Anthony Hopkins, born in 1937, British stage and motion-picture actor, admired for his ability to play a wide range of characters. Hopkins has played reserved British characters and American presidents but also menacing figures such as the homicidal Hannibal Lecter in The Silence of the Lambs (1991).

Hopkins was born in Port Talbot, South Wales, and educated at Cardiff College of Drama and the Royal Academy of Dramatic Arts. From the mid-1960s through the mid-1970s he appeared frequently at the National Theatre in London, receiving critical acclaim for his performances in the plays of William Shakespeare. Hopkins was heavily influenced during these years by his mentor, British actor Laurence Olivier.

Hopkins made his screen debut in The White Bus (1967) and played Richard the Lion-Hearted in his first major film, The Lion in Winter (1968). Hopkins's notable film work during this period included A Doll's House (1973); Juggernaut (1975); The Elephant Man (1980); as Commander William Bligh in The Bounty (1984); and roles in The Good Father (1987) and 84 Charing Cross Road (1987).

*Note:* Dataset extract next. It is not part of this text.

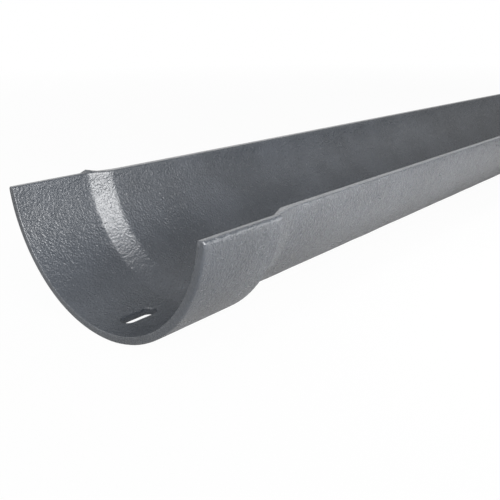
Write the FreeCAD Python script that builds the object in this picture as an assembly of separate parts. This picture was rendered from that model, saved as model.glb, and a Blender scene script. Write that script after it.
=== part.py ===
"""Half-round cast iron rainwater gutter: one length with a socket at one end.

The gutter is one casting, open at the top. Its trough is an arc of a circle,
a little shallower than a semicircle. One end is a plain spigot. The other is
opened out into a socket that the next length's spigot lies in, on a bed of
sealant, and one bolt through the bottom holds the two together.

Frame: X runs along the gutter from the socket's mouth to the spigot, with
X = 0 half way, Y across it and Z up. The bottom of the socket is at Z = 0.
"""

import FreeCAD, Part
import math
import os

# --- Driving dimensions, in millimetres -------------------------------------

# Trough
nominal_width = 115.0        # clear width between the inner edges of the rims
rim_below_centre = 7.0       # the rims stop this far below the circle's centre
trough_wall = 4.5
effective_length = 1830.0    # what one length adds to a run

# Socket
socket_depth = 44.0          # how far the next spigot goes in
socket_wall = 4.2
sealant_gap = 0.6            # between a spigot and the socket's bore
socket_outer_length = 46.0

# Shoulder between the socket and the trough
seat_taper = 11.0            # length over which the bore narrows to the trough
shoulder_step = 2.0          # drop of the outside straight behind the socket
shoulder_taper = 14.0        # length over which the outside narrows to the trough

# Joint bolt
slot_length = 20.0
slot_width = 8.0
slot_centre = 21.5           # from the socket's mouth
bolt_hole_diameter = 8.0

# Nib on one rim, the broken-off stub of the runner that fed the mould
nib_start = 40.5             # from the socket's mouth, like the next two
nib_peak = 44.5
nib_end = 50.0
nib_height = 1.1
nib_inset = 0.6              # from the rim's inner edge at the socket
nib_width = 3.1

# Rounding of the cast edges
socket_edge_radius = 1.7     # outside, along the socket's rims and round its mouth
trough_edge_radius = 0.6     # outside, behind the socket and round the spigot end
inner_edge_radius = 0.8

# --- Worked out --------------------------------------------------------------

trough_inner_radius = math.hypot(nominal_width / 2, rim_below_centre)
trough_outer_radius = trough_inner_radius + trough_wall
socket_inner_radius = trough_outer_radius + sealant_gap
socket_outer_radius = socket_inner_radius + socket_wall

overall_length = effective_length + socket_depth
mouth_x = -overall_length / 2
spigot_x = overall_length / 2
socket_seat_x = mouth_x + socket_depth
socket_back_x = mouth_x + socket_outer_length
shoulder_end_x = socket_back_x + shoulder_taper

centre_height = socket_outer_radius
rim_height = centre_height - rim_below_centre

# The wall's two faces, as (x, radius) round the long axis
bore_line = [
    (mouth_x, socket_inner_radius),
    (socket_seat_x, socket_inner_radius),
    (socket_seat_x + seat_taper, trough_inner_radius),
    (spigot_x, trough_inner_radius),
]
skin_line = [
    (mouth_x, socket_outer_radius),
    (socket_back_x, socket_outer_radius),
    (socket_back_x, socket_outer_radius - shoulder_step),
    (shoulder_end_x, trough_outer_radius),
    (spigot_x, trough_outer_radius),
]


def turned_trough():
    """The wall's long section swept half a turn under the long axis."""
    outline = bore_line + skin_line[::-1]
    corners = [FreeCAD.Vector(x, 0, centre_height - radius) for x, radius in outline]
    section = Part.Face(Part.makePolygon(corners + corners[:1]))
    axis_point = FreeCAD.Vector(0, 0, centre_height)
    along = FreeCAD.Vector(1, 0, 0)
    section.rotate(axis_point, along, -90)
    return section.revolve(axis_point, along, 180)


def space_above_rims():
    """All that is cut off above the level of the rims."""
    past_end = 10.0
    half_width = socket_outer_radius + past_end
    corner = FreeCAD.Vector(mouth_x - past_end, -half_width, rim_height)
    return Part.makeBox(overall_length + 2 * past_end, 2 * half_width, past_end + rim_below_centre, corner)


def rim_nib():
    """The wall's outer part left a little proud over a short stretch of one rim."""
    below_rim = rim_height - socket_edge_radius
    outline = [
        (mouth_x + nib_start, below_rim),
        (mouth_x + nib_start, rim_height),
        (mouth_x + nib_peak, rim_height + nib_height),
        (mouth_x + nib_end, rim_height),
        (mouth_x + nib_end, below_rim),
    ]
    inner_reach = math.sqrt(socket_inner_radius ** 2 - rim_below_centre ** 2) + nib_inset
    corners = [FreeCAD.Vector(x, inner_reach, z) for x, z in outline]
    side = Part.Face(Part.makePolygon(corners + corners[:1]))
    return side.extrude(FreeCAD.Vector(0, nib_width, 0)).common(turned_trough())


def radius_at(line, x):
    """Radius of one of the wall's faces at a place along the gutter."""
    for (x0, radius0), (x1, radius1) in zip(line, line[1:]):
        if x1 > x0 and x <= x1:
            return radius0 + (radius1 - radius0) * (x - x0) / (x1 - x0)
    return line[-1][1]


def edges_to_round(casting, line, start_x, end_x):
    """Edges of one face of the wall, along the rims and round the open ends."""
    other_line = skin_line if line is bore_line else bore_line
    chosen = []
    for edge in casting.Edges:
        ends = [vertex.Point for vertex in edge.Vertexes]
        reach = [point.x for point in ends]
        if min(reach) < start_x - 0.01 or max(reach) > end_x + 0.01:
            continue
        on_rim = all(point.z > rim_height - 0.01 for point in ends)
        along_rim = max(reach) - min(reach) > 0.2
        round_end = edge.Length > trough_inner_radius and abs(abs(reach[0]) - spigot_x) < 0.01
        if not on_rim or not (along_rim or round_end):
            continue
        radius = math.hypot(ends[0].y, ends[0].z - centre_height)
        miss = abs(radius - radius_at(line, reach[0]))
        if miss < abs(radius - radius_at(other_line, reach[0])):
            chosen.append(edge)
    return chosen


def slot_cutter(x):
    """Upright cutter for the round-ended slot, through the bottom at x."""
    radius = slot_width / 2
    below = FreeCAD.Vector(x, 0, -socket_wall)
    along = FreeCAD.Vector((slot_length - slot_width) / 2, 0, 0)
    across = FreeCAD.Vector(0, radius, 0)
    tip = FreeCAD.Vector(radius, 0, 0)
    sides = [
        Part.makeLine(below - along - across, below + along - across),
        Part.Arc(below + along - across, below + along + tip, below + along + across).toShape(),
        Part.makeLine(below + along + across, below - along + across),
        Part.Arc(below - along + across, below - along - tip, below - along - across).toShape(),
    ]
    return Part.Face(Part.Wire(sides)).extrude(FreeCAD.Vector(0, 0, 3 * socket_wall))


def hole_cutter(x):
    """Upright cutter for the round hole, through the bottom at x."""
    return Part.makeCylinder(bolt_hole_diameter / 2, rim_height, FreeCAD.Vector(x, 0, 0))


def half_round_gutter():
    casting = turned_trough().cut(space_above_rims())
    inner_edges = edges_to_round(casting, bore_line, mouth_x, spigot_x)
    casting = casting.makeFillet(inner_edge_radius, inner_edges)
    trough_edges = edges_to_round(casting, skin_line, socket_back_x, spigot_x)
    casting = casting.makeFillet(trough_edge_radius, trough_edges)
    socket_edges = edges_to_round(casting, skin_line, mouth_x, socket_back_x)
    casting = casting.makeFillet(socket_edge_radius, socket_edges)
    casting = casting.fuse(rim_nib()).removeSplitter()
    casting = casting.cut(slot_cutter(mouth_x + slot_centre))
    return casting.cut(hole_cutter(spigot_x - (socket_depth - slot_centre)))


os.makedirs("parts", exist_ok=True)
gutter = half_round_gutter()
gutter.exportStep("parts/half_round_gutter.step")
print("valid", gutter.isValid(), "solids", len(gutter.Solids), "volume mm3", round(gutter.Volume))
print("box", gutter.BoundBox)
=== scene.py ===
"""Looks of a half-round cast iron gutter length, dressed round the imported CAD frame.

Everything is in metres in the part's own frame: X along the gutter from the socket's
mouth to the spigot, Y across it, Z up, the socket's bottom on Z = 0.
"""

import math

import bmesh
import bpy
from mathutils import Matrix, Vector, noise


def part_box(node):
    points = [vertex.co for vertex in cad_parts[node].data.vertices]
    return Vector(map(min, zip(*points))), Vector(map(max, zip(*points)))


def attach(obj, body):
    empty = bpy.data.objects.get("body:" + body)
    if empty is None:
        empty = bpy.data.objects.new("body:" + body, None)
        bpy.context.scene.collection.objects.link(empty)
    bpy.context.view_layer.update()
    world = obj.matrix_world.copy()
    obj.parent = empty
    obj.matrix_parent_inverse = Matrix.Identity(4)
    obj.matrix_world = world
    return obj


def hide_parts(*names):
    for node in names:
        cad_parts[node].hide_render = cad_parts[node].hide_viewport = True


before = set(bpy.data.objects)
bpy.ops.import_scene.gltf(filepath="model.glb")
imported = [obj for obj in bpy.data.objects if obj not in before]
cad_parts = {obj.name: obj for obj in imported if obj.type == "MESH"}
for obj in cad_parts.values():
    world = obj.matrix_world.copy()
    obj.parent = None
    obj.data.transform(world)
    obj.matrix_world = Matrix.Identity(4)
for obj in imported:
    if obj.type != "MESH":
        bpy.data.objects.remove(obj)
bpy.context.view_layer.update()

# --- The casting --------------------------------------------------------------
# One sand casting in grey iron: trough, socket, shoulder and rims are one piece.
# It has an uneven skin from the sand, edges rounded as cast, and a nib on one rim
# where the runner was broken off. The bolt's slot and hole are cut through its bottom.

casting_low, casting_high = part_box("half_round_gutter")
mouth_x = casting_low.x
spigot_x = casting_high.x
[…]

In 1991 Hopkins’s career received a boost with his role in The Silence of the Lambs, directed by Jonathan Demme. Hopkins's brilliant performance as a calculating serial killer won him legions of fans and an Academy Award for best actor (while the film won the Oscar for best picture). He played Lecter again in Hannibal (2001, directed by Ridley Scott) and Red Dragon (2002).

Since The Silence of the Lambs Hopkins has given critically acclaimed film performances in Howards End (1992), The Remains of the Day (Academy Award nomination, 1993), and Shadowlands (1993). Three roles followed in which he portrayed characters based on real-life figures: as health fanatic John Harvey Kellogg in The Road to Wellville (1995), as the disgraced American president in Nixon (directed by Oliver Stone, 1995), and as the great Spanish painter in Surviving Picasso (1996).

In 1998 Hopkins was nominated for an Academy Award for his role as ex-president John Quincy Adams in the Steven Spielberg film Amistad (1997). The same year he appeared in Meet Joe Black and The Mask of Zorro. Hopkins played the lead in Titus (1999), a film version of Shakespeare's Titus Andronicus (1594); Coleman Silk in The Human Stain (2003), adapted from the novel by Philip Roth; Ptolemy I in Alexander (2004), the biopic of Alexander the Great by Oliver Stone; a genius mathematician in a state of mental deterioration in Proof (2005); and 1967 motorcycle land-speed world record-holder Burt Munro in The World's Fastest Indian (2005). In 2006 he appeared as Judge Irwin in a new film version of the Robert Penn Warren novel All the King's Men (1946) and as a veteran employee of the Ambassador Hotel, scene of the assassination in 1968 of Robert F. Kennedy, in Emilio Estevez's Bobby.

Hopkins has continued to work in the theater throughout his career. Some of his notable stage roles include Coriolanus (1971), Macbeth (1972), Equus (1974), The Tempest (1979), King Lear (1986), and M. Butterfly (1989). He was knighted in 1993. In 1995 Hopkins directed his first film, August, a loosely based version of Russian play Uncle Vanya (1899) set in Wales.